Dear Customer, Unfortunately, we have to inform you that there was a data loss incident that affects a small amount of your snapshots on Hetzner Cloud. All snapshots you create are stored on our highly available storage systems. The snapshot contents are distributed over multiple internal servers and data is stored in a way that allows up to two separate disks to fail without impacting data integrity. This means the snapshot can still be accessed, even if two disks fail at the same time. Due to a recent, very unfortunate series of events in one of our clusters, multiple disks failed in short succession and caused a small number of snapshots to become unavailable. We immediately tried to recover the affected snapshots but unfortunately the data is lost and we have exhausted all our options.

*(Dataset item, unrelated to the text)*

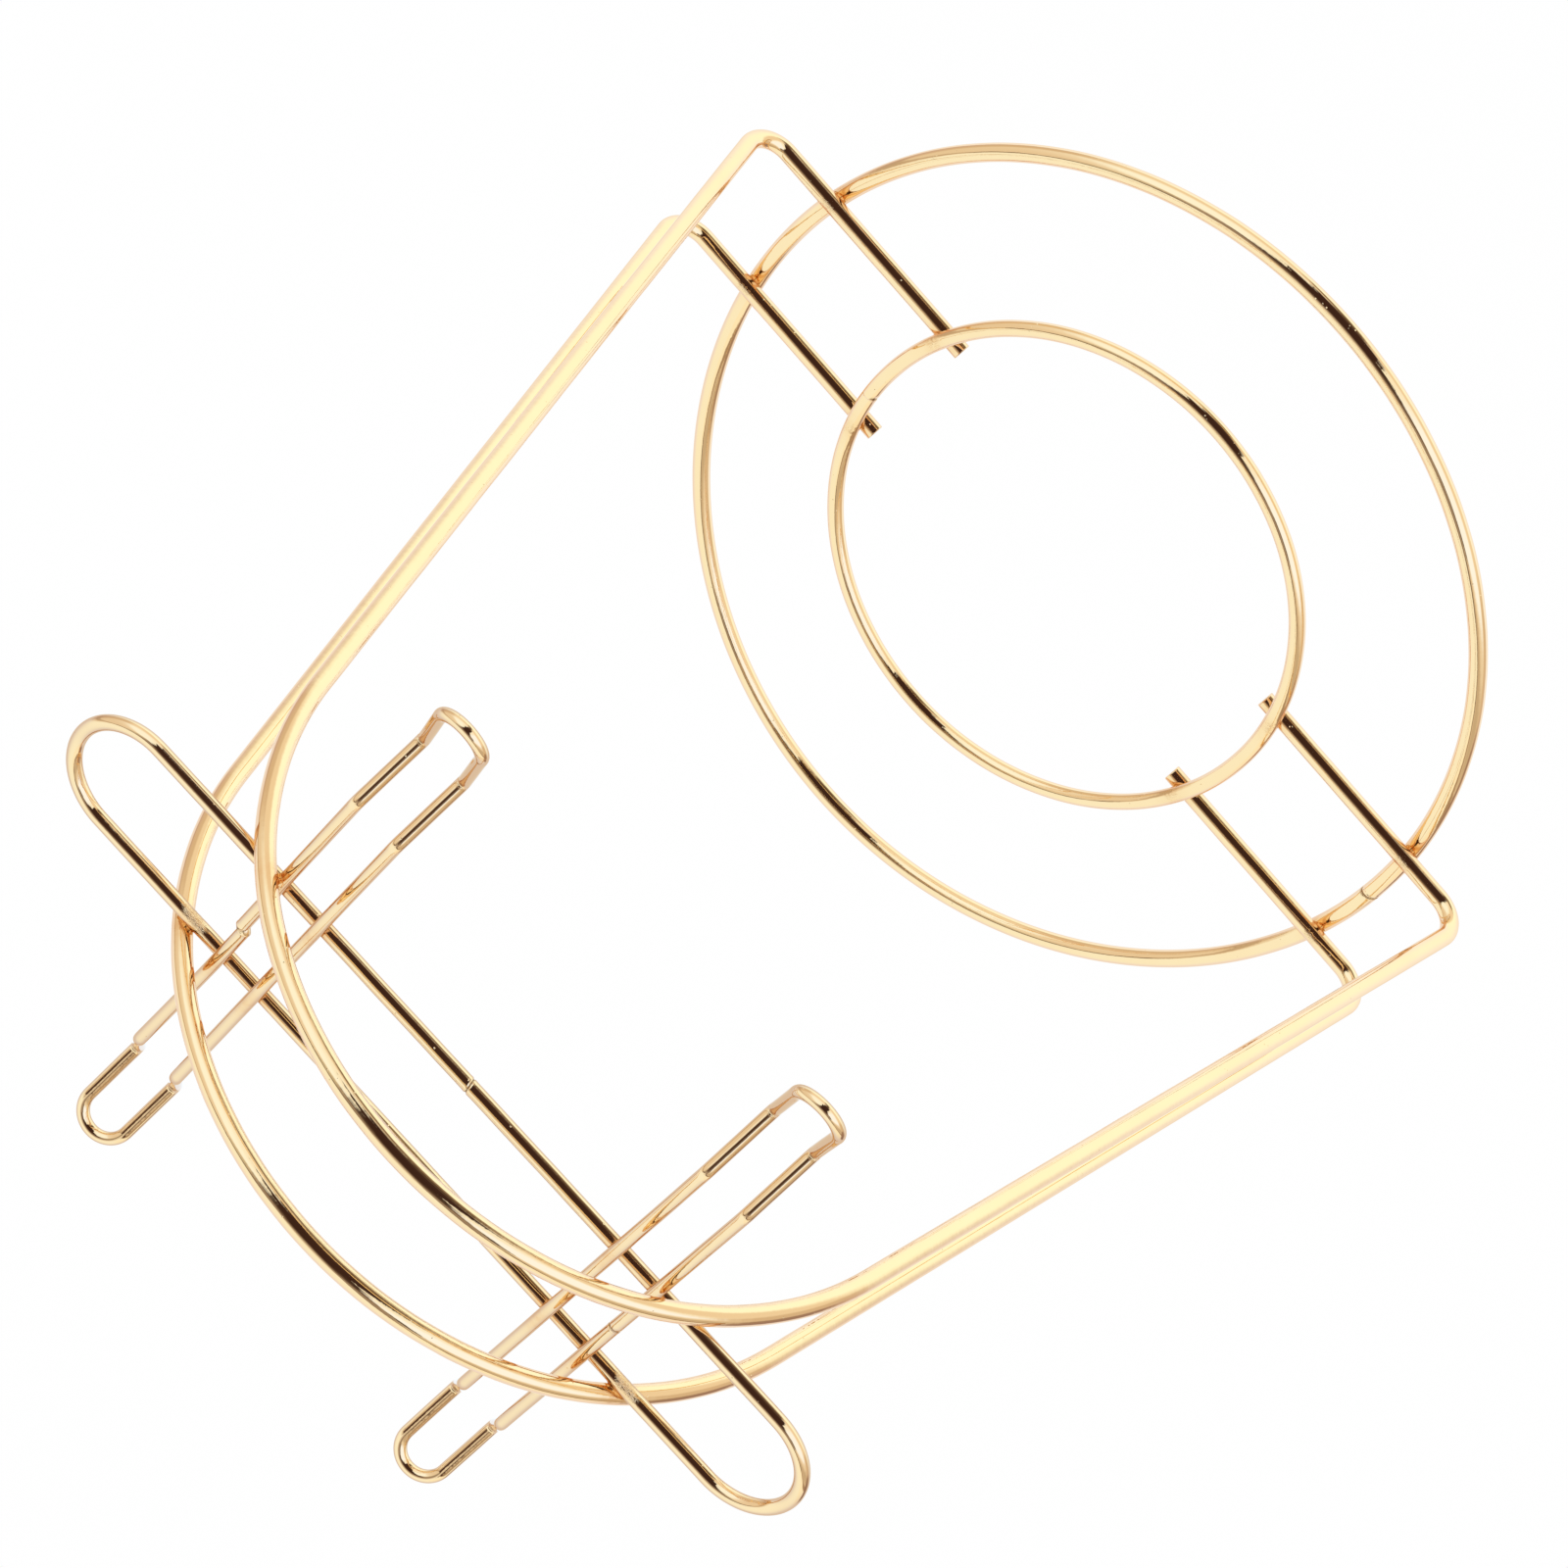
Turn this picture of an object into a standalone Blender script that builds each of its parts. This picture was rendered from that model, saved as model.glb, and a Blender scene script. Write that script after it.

Affected snapshots in your account: XXXXXXXXX
The snapshots have been removed from our system as they are no longer accessible. We sincerely hope this doesn’t cause too much trouble for you; we know losing data is the worst-case scenario. Also, we have added 20€ as Cloud Credits to your account (valid for one year). While we know that this will not bring back your data, we still hope that you will accept the gesture. In response to this we will re-evaluate our snapshot cluster data replication strategies as well as our strategies for replacing disks and rebuilding redundancy after replacement.
Best Regards, Hetzner Cloud
There are various options here but the one I happened to have read up on (and then contributed documentation to make it easier to use safely) is Restic with Rest-server in append-only mode. It's not perfect (e.g. no compression yet, only dedup) but it's pretty good. If you're an individual or small–medium business, put your favorite raspberry pi equivalent in a closet and invest a hundred bucks in a hard drive big enough for the important documents, pictures of loved ones, etc.
A single drive shouldn't be your only backup, just don't put 100% of your trust in magic cloud. See also Atlassian this week: it may be down, but if you need to access the data of ticket xyz for a lead this week and you have a local data export, you can find the needed data.
For durable backup I'd recommend storing objects in S3/Glacier. If you need to image an entire volume, make an AMI, which is stored in S3. Much more durable and targeted than a snapshot, and in the case of S3 objects, gives you benefits such as logging and version control.
For data you can’t afford to loose, please, for the love of ${DEITY}, don’t store it with just one vendor. You never know what happens.
https://www.backblaze.com/blog/the-3-2-1-backup-strategy/
For my cloud data, I sync it down to a local server and then sync that to removable offline media.
This seems like an excellent approach. Personally i use BackupPC which internally uses rsync and allows for incremental backups, compression and deduplication of said backups as needed, then copying the data over to additional HDDs with cron.
Works pretty decently on a slow residential connection, since it all happens in the background through WireGuard and one of my homelab boxes. Plus, BackupPC allows to test restoring backups with a single click, on a per-file or per-directory basis.
Of course, internally the solution is a bit of an Eldritch mess with Perl and whatnot, so other pieces of software like Bacula might be more popular in comparison.
Make 3 copies of your systems (just data if you can rebuild infra within your RTO)
Use 2 different media (compress then encrypt)
Move 1 copy off-site. (print the encryption key and store that in a fireproof safe)
My setup has 4-2-2 and using 2 different backup implementations for the remote, so bugs in them wouldn't be corrupting entire backups unknowingly at the same time.
Apparently the 1 local and 2 remotes are having generations of incremental backups as well.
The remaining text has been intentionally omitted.